* _To be done_
Only one stretch of the data below should be repeated: the lines from the line containing "const steelPlate = new" through the line containing "bpy.context.scene.collection.objects.link(empty)", inclusive, exactly as they are.

───── Supplied data

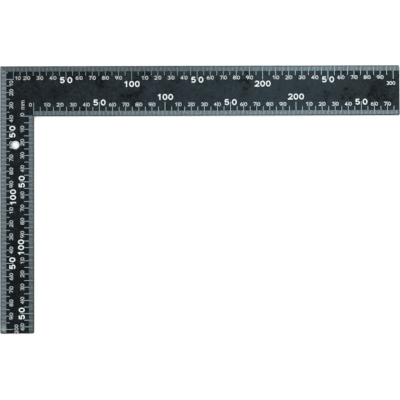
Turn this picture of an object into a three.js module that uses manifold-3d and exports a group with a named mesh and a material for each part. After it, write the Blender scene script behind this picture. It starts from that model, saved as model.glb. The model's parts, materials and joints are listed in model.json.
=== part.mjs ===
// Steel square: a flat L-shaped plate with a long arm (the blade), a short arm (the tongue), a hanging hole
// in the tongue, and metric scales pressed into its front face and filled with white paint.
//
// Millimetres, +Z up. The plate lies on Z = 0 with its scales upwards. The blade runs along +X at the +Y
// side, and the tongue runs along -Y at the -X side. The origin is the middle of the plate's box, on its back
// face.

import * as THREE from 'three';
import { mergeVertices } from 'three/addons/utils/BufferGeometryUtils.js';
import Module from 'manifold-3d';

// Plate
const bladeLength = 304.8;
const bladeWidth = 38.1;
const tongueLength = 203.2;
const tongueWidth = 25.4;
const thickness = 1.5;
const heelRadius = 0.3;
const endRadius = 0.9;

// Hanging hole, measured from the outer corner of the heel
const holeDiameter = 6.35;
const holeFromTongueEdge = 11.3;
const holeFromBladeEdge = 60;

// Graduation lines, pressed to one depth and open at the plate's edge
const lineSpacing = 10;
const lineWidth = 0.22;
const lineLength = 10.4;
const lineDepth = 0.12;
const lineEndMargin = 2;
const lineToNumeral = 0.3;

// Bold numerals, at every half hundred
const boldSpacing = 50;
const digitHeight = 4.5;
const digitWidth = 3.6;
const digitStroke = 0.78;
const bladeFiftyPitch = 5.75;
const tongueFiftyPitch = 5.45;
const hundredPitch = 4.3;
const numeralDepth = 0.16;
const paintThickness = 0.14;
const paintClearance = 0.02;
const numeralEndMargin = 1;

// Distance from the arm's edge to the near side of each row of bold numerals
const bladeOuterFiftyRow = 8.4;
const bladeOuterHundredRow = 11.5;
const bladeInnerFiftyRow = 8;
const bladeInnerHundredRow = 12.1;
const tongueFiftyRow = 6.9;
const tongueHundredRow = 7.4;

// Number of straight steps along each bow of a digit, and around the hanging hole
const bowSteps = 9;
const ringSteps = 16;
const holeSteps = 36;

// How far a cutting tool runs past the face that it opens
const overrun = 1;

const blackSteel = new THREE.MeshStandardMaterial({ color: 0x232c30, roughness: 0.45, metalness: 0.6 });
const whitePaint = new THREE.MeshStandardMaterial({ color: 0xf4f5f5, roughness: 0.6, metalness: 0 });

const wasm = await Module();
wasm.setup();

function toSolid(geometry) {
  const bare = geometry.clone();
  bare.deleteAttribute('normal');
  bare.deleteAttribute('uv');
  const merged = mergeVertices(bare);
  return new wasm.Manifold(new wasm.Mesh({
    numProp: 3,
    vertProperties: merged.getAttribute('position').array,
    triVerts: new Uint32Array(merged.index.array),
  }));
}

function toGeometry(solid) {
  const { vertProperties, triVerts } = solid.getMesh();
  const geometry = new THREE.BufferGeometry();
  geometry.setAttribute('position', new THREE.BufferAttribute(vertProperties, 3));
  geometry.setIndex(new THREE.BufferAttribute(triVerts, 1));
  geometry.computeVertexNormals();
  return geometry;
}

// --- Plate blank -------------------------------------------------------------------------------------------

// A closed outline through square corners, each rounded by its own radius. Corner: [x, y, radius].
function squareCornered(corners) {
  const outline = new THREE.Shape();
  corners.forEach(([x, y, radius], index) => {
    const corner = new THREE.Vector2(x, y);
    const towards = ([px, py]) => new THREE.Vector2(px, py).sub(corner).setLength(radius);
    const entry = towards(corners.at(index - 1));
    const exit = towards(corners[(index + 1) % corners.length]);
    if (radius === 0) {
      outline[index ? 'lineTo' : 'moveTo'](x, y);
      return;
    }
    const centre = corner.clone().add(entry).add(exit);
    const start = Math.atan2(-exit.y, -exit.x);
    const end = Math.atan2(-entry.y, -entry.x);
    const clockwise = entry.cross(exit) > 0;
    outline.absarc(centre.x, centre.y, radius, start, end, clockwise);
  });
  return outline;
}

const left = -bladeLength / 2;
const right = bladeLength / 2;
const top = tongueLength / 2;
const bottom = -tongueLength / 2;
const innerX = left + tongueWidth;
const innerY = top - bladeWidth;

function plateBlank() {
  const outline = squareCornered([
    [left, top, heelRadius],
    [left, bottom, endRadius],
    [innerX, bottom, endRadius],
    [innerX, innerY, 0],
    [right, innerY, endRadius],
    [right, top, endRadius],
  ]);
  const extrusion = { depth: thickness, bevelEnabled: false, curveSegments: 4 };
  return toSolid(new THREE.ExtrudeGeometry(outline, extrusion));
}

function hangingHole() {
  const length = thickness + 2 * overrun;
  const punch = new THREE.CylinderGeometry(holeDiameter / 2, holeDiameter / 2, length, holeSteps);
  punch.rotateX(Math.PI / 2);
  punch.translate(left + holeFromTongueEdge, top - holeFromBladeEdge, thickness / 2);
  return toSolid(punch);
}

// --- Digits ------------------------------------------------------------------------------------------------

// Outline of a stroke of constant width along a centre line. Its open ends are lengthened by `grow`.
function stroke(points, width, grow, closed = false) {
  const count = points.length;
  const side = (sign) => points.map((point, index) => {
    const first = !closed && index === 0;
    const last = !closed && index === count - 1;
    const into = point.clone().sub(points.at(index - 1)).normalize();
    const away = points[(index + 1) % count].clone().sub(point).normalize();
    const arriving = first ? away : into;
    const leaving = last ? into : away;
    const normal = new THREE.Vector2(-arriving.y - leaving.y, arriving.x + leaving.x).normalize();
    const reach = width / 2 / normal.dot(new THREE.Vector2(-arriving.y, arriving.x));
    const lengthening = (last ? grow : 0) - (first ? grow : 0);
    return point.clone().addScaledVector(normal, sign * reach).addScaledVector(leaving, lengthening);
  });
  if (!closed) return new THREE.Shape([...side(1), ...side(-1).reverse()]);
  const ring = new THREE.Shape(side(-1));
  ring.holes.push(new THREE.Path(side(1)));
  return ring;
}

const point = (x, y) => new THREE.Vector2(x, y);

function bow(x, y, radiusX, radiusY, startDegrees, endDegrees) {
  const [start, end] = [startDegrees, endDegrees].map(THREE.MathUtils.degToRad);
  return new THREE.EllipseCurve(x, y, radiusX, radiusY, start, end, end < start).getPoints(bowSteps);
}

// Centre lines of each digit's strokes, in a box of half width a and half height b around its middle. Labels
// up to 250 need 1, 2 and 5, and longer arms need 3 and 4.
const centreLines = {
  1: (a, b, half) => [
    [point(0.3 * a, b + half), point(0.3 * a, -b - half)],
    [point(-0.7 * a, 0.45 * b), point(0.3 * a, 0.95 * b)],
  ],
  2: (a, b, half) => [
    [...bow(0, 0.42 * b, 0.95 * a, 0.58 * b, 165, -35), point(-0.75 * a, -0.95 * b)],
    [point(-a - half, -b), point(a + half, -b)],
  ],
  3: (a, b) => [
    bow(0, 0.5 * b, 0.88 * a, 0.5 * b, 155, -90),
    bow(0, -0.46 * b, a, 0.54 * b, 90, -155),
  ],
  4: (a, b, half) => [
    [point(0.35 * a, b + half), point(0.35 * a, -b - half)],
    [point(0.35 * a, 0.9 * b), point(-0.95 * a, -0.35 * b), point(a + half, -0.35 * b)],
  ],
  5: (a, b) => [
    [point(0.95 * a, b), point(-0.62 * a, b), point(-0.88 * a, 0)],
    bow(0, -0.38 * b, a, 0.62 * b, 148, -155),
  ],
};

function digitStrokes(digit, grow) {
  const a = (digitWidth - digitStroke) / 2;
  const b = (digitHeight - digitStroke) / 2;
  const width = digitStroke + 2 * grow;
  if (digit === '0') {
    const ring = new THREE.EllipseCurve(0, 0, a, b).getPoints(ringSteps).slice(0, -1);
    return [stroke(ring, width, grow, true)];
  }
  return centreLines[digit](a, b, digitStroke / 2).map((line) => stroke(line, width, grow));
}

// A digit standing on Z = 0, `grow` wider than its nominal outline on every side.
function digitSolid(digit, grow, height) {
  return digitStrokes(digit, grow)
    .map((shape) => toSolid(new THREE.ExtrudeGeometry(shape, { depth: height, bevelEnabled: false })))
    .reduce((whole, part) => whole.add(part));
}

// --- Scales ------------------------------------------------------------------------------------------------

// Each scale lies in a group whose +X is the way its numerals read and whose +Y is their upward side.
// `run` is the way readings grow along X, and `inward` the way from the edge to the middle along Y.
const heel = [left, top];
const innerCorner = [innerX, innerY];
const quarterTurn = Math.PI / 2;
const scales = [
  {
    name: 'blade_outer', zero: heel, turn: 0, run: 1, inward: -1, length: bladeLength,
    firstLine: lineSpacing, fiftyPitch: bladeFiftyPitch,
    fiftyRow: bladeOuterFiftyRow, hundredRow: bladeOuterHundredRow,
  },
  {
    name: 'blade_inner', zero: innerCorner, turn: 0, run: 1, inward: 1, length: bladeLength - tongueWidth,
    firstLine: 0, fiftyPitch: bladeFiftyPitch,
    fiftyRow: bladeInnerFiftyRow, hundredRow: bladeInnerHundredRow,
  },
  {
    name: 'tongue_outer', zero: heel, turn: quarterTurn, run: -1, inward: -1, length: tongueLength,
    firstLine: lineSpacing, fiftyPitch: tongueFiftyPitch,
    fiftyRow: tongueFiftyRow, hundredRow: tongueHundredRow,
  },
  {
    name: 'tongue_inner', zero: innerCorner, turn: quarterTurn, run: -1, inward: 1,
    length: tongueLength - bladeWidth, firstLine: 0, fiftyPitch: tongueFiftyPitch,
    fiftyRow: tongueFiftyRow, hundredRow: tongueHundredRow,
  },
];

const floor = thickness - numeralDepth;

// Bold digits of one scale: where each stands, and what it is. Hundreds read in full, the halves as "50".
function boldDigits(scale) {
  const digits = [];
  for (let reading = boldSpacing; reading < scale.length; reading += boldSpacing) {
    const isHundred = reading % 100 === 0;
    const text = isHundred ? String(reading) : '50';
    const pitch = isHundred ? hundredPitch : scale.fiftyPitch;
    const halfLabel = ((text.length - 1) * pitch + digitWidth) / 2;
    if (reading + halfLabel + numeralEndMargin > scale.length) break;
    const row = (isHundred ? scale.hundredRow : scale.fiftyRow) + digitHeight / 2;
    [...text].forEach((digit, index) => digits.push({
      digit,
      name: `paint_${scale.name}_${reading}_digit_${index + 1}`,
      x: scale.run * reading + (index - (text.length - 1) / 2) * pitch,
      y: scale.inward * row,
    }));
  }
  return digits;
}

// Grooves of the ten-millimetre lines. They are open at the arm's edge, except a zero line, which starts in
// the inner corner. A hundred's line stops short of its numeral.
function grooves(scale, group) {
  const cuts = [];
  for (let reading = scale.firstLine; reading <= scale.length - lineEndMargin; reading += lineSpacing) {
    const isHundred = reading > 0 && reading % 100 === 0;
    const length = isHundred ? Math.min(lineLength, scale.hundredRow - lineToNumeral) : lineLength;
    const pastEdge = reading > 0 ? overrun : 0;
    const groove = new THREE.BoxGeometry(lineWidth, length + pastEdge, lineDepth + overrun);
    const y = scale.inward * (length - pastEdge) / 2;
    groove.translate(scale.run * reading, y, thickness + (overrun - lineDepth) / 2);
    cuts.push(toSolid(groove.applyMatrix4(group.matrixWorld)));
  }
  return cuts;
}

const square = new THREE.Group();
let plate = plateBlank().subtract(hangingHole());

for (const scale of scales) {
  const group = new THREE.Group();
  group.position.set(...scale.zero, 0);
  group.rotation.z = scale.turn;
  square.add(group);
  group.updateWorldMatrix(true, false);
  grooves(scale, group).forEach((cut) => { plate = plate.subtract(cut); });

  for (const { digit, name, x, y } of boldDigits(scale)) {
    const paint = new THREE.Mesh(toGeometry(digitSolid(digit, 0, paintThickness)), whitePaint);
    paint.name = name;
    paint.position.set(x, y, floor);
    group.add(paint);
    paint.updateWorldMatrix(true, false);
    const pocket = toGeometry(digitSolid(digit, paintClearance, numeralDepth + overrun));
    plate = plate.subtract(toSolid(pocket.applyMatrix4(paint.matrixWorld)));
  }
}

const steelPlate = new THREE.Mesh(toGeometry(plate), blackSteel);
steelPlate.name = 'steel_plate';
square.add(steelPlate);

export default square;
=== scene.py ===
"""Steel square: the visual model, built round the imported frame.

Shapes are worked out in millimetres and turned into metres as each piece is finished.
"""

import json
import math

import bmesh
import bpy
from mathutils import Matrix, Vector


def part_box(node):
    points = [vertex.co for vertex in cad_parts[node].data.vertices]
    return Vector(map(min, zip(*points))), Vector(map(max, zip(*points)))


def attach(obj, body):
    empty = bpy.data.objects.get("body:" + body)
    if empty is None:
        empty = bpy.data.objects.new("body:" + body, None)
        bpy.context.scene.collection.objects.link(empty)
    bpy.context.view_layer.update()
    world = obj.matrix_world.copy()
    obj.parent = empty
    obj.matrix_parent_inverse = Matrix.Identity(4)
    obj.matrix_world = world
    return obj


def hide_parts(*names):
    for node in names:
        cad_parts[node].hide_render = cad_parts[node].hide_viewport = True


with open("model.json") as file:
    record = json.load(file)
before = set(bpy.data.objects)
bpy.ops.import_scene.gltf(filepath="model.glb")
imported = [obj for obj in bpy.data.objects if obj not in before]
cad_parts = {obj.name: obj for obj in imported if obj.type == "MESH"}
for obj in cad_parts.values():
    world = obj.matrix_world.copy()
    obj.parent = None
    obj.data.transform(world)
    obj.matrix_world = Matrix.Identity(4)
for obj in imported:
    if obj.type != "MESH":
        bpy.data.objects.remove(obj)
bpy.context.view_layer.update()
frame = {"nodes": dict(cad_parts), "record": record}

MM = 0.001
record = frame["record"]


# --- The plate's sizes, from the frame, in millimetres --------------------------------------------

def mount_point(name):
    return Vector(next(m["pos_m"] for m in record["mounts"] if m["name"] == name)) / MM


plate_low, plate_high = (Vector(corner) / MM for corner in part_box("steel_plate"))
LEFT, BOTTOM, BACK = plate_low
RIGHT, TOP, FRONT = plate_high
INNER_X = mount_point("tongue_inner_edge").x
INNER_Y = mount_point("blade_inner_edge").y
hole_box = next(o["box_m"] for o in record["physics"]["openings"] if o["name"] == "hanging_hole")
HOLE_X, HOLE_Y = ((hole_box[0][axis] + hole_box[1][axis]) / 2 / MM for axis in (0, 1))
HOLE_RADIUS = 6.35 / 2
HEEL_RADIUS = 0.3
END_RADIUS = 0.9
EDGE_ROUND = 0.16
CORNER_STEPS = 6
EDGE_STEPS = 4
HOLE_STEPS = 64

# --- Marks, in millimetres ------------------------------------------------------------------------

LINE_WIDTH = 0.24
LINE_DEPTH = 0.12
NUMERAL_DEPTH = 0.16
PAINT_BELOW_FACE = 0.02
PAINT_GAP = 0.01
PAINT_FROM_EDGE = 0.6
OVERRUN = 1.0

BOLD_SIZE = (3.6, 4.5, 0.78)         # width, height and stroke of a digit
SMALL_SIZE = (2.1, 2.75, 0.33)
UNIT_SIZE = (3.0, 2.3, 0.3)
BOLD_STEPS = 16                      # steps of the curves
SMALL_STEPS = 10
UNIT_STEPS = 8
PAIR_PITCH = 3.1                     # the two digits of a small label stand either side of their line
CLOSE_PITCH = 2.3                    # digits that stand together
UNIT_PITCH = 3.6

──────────

* _Solution for this problem_
const steelPlate = new THREE.Mesh(toGeometry(plate), blackSteel);
steelPlate.name = 'steel_plate';
square.add(steelPlate);

export default square;
=== scene.py ===
"""Steel square: the visual model, built round the imported frame.

Shapes are worked out in millimetres and turned into metres as each piece is finished.
"""

import json
import math

import bmesh
import bpy
from mathutils import Matrix, Vector


def part_box(node):
    points = [vertex.co for vertex in cad_parts[node].data.vertices]
    return Vector(map(min, zip(*points))), Vector(map(max, zip(*points)))


def attach(obj, body):
    empty = bpy.data.objects.get("body:" + body)
    if empty is None:
        empty = bpy.data.objects.new("body:" + body, None)
        bpy.context.scene.collection.objects.link(empty)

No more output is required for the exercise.